Addison Russell #27 of the Chicago Cubs hits a two-run...

Addison Russell #27 of the Chicago Cubs hits a two-run home run in the fourth inning against the Los Angeles Dodgers on Wednesday, Oct. 19, 2016. Credit: Getty Images / Sean M. Haffey

LOS ANGELES — When the Cubs poached Joe Maddon, they knew they were getting more than just a manager. All throughout a season of raised expectations, he has taken on the additional roles of team shrink and spokesman.

It is his reassuring voice that a skittish fan base has heard more than anyone else’s during their 103-win regular season. It is his comforting words that his players quote in their few moments of adversity.

After Tuesday’s 6-0 loss to the Dodgers in Game 3 of the NLCS, slugging third baseman Kris Bryant found himself turning a late broken-bat single by Anthony Rizzo into a rallying point.

“That’s the kind of thing that you see sparks a team,” Bryant said, a statement that in its positivity was purely Maddon-esque.

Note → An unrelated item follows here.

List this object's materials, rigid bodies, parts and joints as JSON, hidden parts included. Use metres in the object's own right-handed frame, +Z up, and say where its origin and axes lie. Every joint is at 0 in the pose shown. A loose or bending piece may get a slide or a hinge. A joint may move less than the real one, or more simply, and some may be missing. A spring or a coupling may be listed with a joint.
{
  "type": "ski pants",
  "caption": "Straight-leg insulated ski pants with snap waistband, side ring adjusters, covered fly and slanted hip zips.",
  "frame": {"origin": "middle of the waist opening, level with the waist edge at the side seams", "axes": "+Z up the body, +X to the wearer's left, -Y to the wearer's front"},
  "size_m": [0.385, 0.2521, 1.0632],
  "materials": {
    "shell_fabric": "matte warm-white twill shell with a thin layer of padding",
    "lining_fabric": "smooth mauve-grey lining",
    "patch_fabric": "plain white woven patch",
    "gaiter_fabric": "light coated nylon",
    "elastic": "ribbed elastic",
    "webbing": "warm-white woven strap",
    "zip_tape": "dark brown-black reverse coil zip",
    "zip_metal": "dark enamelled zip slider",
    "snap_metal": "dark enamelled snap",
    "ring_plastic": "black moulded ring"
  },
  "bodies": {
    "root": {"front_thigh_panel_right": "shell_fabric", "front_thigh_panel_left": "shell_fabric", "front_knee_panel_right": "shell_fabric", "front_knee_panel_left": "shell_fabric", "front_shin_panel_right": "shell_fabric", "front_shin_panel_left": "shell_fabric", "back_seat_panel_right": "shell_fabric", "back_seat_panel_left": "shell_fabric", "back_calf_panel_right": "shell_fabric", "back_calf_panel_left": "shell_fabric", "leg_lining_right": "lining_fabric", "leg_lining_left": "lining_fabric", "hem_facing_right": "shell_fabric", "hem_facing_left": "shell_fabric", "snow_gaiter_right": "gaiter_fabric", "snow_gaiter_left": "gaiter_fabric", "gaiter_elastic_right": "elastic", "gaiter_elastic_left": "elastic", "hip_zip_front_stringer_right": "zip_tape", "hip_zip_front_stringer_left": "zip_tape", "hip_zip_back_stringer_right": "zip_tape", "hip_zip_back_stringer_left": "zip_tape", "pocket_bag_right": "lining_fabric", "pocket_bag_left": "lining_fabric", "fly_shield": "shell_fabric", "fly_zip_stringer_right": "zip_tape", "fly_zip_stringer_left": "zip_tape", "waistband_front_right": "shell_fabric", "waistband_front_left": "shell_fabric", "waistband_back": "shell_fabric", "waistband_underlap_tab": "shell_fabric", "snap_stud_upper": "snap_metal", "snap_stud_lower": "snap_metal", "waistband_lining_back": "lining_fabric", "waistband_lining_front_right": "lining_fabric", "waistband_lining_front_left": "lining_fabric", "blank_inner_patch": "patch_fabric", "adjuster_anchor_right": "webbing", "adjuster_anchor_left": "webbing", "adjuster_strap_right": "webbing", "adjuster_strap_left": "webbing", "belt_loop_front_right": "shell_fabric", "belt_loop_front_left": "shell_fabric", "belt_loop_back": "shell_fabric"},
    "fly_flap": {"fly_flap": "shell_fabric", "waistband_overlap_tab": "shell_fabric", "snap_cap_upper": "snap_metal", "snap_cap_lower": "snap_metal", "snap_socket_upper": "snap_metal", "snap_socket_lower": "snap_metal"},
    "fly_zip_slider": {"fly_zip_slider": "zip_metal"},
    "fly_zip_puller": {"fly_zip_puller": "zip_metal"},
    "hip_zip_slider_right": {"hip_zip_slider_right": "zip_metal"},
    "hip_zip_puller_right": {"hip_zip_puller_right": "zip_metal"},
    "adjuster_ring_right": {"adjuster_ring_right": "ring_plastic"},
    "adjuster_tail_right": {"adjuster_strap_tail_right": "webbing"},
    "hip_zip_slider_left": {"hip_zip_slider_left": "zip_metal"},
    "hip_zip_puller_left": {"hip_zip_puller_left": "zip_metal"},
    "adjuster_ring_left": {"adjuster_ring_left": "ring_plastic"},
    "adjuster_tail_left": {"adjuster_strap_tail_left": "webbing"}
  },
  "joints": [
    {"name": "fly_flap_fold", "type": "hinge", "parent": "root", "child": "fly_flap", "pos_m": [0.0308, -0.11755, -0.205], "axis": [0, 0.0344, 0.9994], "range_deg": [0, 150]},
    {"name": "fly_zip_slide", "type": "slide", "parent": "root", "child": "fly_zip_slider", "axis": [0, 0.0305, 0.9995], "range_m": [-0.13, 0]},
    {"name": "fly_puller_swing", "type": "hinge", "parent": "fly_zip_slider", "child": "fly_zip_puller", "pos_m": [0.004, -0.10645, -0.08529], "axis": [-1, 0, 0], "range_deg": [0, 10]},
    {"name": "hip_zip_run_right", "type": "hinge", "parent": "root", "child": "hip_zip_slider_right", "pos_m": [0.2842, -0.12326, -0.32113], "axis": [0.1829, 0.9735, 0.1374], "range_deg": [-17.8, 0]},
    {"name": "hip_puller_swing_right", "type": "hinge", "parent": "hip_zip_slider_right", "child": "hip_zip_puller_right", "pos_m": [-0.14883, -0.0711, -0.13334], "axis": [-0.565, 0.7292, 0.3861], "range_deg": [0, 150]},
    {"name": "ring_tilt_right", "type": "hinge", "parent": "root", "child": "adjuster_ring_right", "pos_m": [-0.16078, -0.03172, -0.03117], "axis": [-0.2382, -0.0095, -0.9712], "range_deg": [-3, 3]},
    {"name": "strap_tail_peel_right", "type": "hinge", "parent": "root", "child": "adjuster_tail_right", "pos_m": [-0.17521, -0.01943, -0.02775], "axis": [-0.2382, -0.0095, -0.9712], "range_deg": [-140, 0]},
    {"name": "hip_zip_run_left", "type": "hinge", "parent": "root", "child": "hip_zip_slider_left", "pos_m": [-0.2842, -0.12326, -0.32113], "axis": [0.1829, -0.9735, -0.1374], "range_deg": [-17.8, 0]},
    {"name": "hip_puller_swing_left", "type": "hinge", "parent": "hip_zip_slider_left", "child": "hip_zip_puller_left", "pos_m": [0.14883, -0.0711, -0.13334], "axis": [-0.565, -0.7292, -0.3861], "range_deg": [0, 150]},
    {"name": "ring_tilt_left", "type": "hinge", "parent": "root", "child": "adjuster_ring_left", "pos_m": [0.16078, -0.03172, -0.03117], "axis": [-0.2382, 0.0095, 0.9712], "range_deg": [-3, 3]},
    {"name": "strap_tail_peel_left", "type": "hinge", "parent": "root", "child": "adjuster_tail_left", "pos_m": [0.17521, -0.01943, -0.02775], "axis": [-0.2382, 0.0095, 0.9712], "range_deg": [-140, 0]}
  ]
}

Indeed, Maddon has steadfastly ignored the 1,000-pound billy goat in the room, refusing to alter his message of calm. Even with the Cubs hitting .185 in the postseason — and just .161 in the NLCS — he showed that unyielding devotion to assurance once more. He refused to make major changes to his lineup. And in Game 4 on Wednesday night, it paid off.

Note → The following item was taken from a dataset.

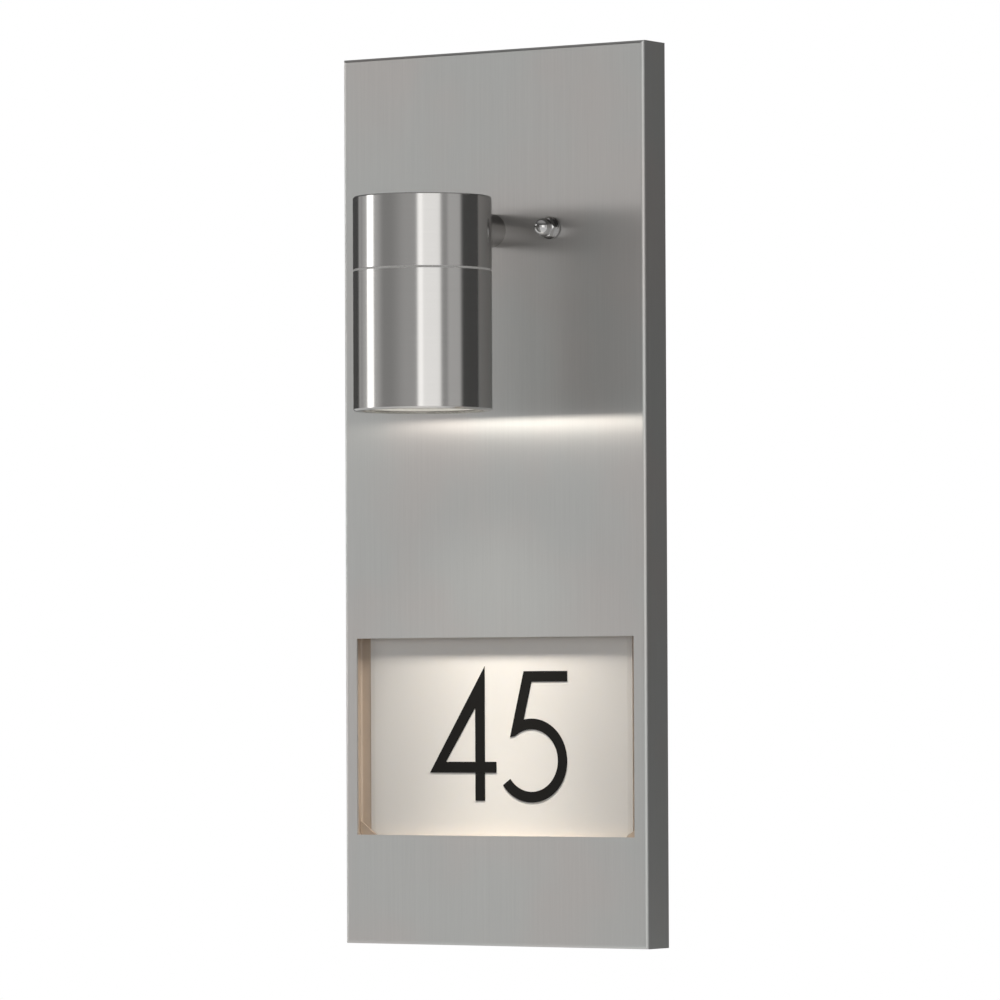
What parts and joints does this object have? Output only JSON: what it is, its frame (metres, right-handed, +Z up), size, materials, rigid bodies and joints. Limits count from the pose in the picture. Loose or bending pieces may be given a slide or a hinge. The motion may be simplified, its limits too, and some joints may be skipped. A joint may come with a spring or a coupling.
{
  "type": "illuminated house number sign",
  "caption": "Wall sign for a house number: a brushed stainless box with a recessed white number panel, lit from above by a round spot lamp on a short arm.",
  "frame": {"origin": "on the wall plane, level with the spot's arm, in the middle of the two wall-screw slots of the bracket", "axes": "-Y is the way the sign faces, +Y goes into the wall, +X is to a viewer's right, +Z is up"},
  "size_m": [0.16, 0.1045, 0.4],
  "materials": {
    "brushed_stainless": "brushed stainless steel, upright grain on the face",
    "tray_steel": "plain stainless steel sheet",
    "panel_white": "satin white acrylic",
    "polished_steel": "polished stainless steel",
    "zinc_plate": "bright zinc plating",
    "black_rubber": "matt black rubber",
    "pale_gasket": "pale grey silicone",
    "clear_glass": "clear glass",
    "lamp_mirror": "silvered reflector",
    "capsule_frosted": "frosted burner",
    "ceramic_white": "unglazed white ceramic",
    "brass": "plain brass",
    "terminal_plastic": "natural moulded plastic",
    "lead_brown": "brown insulation",
    "lead_blue": "blue insulation",
    "lead_green_yellow": "green and yellow insulation"
  },
  "bodies": {
    "sign": {"front_cover": "brushed_stainless", "spot_arm": "brushed_stainless", "spot_cap": "brushed_stainless", "number_tray": "tray_steel", "panel_corner_clips": "tray_steel", "number_panel": "panel_white", "cap_nuts": "polished_steel", "screw_washers": "polished_steel", "wall_bracket": "zinc_plate", "bracket_screws": "zinc_plate", "screw_lock_nuts": "zinc_plate", "arm_nipple": "zinc_plate", "arm_rear_nut": "zinc_plate", "arm_lock_washer": "zinc_plate", "arm_front_nut": "zinc_plate", "arm_saddle_washer": "zinc_plate", "holder_strap": "zinc_plate", "holder_screws": "zinc_plate", "strap_screws": "zinc_plate", "earth_tag": "zinc_plate", "earth_screw": "zinc_plate", "terminal_screws": "zinc_plate", "terminal_block_screws": "zinc_plate", "screw_seals": "black_rubber", "cable_grommet": "black_rubber", "seam_gasket": "pale_gasket", "holder_plate": "ceramic_white", "lamp_holder": "ceramic_white", "terminal_barrels": "brass", "terminal_block": "terminal_plastic", "live_lead": "lead_brown", "neutral_lead": "lead_blue", "earth_lead": "lead_green_yellow"},
    "sleeve": {"spot_sleeve": "brushed_stainless", "glass_gasket": "pale_gasket", "front_glass": "clear_glass", "glass_retaining_ring": "zinc_plate"},
    "lamp": {"lamp_reflector": "lamp_mirror", "lamp_lens": "clear_glass", "lamp_base": "ceramic_white", "lamp_pins": "brass", "lamp_capsule": "capsule_frosted"}
  },
  "joints": [
    {"name": "sleeve_slide", "type": "slide", "parent": "sign", "child": "sleeve", "axis": [0, 0, -1], "range_m": [0, 0.075]},
    {"name": "lamp_twist", "type": "hinge", "parent": "sign", "child": "lamp", "pos_m": [0, -0.074, -0.0285], "axis": [0, 0, 1], "range_deg": [0, 40]}
  ]
}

The Cubs ended a streak of 21 consecutive scoreless innings with a four-run outburst in the fourth, which began and ended with two of his team’s coldest hitters. Ben Zobrist, hitting .154, bunted his way aboard against Dodgers lefty Julio Urias to start the uprising.

Shortstop Addison Russell ended it, bashing a two-run homer to right-center, just his second hit of the postseason. Both could have been benched, justifiably. Maddon refused, despite the stakes.

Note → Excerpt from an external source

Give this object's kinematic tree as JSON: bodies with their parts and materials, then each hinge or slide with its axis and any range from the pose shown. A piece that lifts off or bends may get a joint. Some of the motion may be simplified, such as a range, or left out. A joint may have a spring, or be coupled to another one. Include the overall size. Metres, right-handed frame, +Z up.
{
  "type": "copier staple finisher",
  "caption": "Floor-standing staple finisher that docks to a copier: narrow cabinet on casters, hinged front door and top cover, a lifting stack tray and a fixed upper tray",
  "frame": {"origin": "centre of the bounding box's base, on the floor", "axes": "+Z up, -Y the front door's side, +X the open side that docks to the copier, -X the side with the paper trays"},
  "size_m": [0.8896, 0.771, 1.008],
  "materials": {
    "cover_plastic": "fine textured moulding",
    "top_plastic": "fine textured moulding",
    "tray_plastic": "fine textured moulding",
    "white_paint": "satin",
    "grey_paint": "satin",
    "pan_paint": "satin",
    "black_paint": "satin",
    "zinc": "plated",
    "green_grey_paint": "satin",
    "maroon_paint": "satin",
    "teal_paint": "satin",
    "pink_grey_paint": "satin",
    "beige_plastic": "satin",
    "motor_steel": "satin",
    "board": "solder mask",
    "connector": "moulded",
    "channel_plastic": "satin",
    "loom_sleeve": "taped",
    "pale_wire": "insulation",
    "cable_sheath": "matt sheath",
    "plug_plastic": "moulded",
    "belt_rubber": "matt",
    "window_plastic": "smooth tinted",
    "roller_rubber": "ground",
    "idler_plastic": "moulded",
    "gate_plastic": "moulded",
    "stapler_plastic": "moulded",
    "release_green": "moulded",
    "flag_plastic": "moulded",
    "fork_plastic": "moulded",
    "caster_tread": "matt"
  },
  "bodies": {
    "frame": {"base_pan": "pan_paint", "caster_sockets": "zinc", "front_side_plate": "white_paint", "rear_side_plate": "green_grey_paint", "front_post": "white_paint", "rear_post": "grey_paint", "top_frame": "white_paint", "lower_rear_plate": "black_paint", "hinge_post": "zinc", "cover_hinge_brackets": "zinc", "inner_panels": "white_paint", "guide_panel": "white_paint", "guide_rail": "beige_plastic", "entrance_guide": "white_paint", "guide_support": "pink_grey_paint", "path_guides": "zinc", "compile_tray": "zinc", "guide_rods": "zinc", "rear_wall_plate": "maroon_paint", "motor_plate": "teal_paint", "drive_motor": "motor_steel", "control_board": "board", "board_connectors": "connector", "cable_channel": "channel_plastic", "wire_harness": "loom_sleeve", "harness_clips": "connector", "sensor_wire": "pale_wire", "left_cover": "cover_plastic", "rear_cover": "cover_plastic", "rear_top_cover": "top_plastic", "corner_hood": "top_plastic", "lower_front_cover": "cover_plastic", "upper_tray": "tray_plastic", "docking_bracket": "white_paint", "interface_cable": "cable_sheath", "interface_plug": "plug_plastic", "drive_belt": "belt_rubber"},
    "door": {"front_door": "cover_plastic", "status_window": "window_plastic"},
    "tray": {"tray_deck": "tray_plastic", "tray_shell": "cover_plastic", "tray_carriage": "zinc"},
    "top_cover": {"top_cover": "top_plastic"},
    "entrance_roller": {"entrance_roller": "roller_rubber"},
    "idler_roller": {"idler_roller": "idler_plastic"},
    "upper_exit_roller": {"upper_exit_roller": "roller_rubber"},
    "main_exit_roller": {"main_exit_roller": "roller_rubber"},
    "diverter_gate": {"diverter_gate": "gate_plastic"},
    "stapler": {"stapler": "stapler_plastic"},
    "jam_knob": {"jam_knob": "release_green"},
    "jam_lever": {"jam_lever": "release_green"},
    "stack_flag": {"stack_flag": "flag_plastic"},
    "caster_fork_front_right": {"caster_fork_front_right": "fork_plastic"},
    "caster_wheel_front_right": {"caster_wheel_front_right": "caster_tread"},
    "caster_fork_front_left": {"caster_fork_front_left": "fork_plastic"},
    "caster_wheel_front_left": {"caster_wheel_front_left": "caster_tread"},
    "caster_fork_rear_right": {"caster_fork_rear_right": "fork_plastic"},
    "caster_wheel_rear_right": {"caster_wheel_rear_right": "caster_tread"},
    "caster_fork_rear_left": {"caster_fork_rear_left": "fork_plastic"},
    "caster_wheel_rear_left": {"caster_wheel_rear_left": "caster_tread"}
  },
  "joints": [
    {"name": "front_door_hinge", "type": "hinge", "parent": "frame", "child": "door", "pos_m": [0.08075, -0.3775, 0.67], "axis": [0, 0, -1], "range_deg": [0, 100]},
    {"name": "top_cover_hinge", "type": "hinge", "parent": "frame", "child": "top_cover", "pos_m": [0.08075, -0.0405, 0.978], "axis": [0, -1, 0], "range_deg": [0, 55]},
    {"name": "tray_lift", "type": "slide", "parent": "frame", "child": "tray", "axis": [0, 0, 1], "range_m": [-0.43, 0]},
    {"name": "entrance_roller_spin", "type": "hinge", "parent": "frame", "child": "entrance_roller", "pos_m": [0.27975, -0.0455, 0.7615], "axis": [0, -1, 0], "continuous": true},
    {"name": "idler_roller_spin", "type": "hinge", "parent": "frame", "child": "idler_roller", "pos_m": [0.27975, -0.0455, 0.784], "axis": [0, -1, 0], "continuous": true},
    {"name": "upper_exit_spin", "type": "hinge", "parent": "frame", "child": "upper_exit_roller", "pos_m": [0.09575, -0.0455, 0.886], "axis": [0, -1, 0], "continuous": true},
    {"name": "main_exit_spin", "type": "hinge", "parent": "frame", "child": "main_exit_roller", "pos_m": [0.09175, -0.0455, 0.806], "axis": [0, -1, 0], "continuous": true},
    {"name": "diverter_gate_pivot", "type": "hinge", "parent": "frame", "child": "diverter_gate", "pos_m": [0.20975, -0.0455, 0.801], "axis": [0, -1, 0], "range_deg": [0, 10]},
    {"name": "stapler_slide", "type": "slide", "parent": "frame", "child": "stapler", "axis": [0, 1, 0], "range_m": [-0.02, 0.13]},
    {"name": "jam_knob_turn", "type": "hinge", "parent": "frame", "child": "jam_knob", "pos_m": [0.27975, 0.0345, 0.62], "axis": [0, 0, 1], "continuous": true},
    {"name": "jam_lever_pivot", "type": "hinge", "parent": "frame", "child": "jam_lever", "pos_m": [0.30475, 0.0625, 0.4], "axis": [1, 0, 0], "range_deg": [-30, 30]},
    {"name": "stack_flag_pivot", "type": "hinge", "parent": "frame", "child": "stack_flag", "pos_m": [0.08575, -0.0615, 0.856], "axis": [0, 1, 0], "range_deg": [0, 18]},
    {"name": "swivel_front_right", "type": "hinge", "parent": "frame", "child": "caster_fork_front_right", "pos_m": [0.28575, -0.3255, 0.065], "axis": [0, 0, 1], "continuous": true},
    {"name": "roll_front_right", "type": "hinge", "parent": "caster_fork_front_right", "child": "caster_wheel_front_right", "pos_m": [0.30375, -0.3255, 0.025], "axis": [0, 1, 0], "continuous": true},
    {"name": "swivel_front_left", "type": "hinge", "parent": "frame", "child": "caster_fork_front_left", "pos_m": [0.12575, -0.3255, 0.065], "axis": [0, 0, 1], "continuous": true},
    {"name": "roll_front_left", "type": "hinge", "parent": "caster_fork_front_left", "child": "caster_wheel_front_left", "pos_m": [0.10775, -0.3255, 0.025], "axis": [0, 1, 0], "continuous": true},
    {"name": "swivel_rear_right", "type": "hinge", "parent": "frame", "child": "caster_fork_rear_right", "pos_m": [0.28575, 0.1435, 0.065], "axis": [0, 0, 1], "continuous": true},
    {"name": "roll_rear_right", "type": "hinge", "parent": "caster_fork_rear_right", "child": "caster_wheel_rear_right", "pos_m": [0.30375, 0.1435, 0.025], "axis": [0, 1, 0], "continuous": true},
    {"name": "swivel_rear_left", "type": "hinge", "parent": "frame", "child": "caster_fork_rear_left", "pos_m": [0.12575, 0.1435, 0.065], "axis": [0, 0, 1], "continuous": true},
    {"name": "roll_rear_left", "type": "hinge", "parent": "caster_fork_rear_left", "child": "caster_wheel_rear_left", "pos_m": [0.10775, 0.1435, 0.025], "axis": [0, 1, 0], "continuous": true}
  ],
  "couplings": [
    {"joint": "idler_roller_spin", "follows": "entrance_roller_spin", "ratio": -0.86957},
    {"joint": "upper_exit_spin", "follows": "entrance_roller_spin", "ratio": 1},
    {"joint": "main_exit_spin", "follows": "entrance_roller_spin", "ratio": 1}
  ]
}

Rizzo added a solo shot to right centerfield in the top of the fifth.

For the first time in the playoffs, the Cubs found themselves playing from behind. They entered Wednesday’s game trailing this best-of-seven series 2-1. It is the closest they have come to watching their dream season collapse beneath the weight of history and expectations. After all, the Cubs may be sitting on one of their best chances to win the World Series since 1908.

Yet, Maddon trusted that a turnaround was coming, even with scant evidence that it would happen.

“I can’t get over the top and take a trip to negative town right now just because we’ve had two tough days,” said Maddon, who watched the Cubs get shut out in Games 2 and 3. “I have a lot of faith and trust in our players. So let’s go out there and play today. We’ve got a good pitcher going. We’re playing our defense. I know our guys will be ready to go. But you just don’t want to really blow it up right now. I don’t.”

Maddon has shied away from anything more than moving his pieces around.

Russell entered Game 4 just 1-for-24 in the postseason. Until his homer, he had yet to record a hit in three games during this NLCS. The night before, he was pulled for a pinch-hitter, an acknowledgment of his struggles.

Versatility allows the Cubs alternatives. It is one of their strengths. For instance, Maddon could easily have moved the slick-fielding Javier Baez to short, replacing Russell in the lineup.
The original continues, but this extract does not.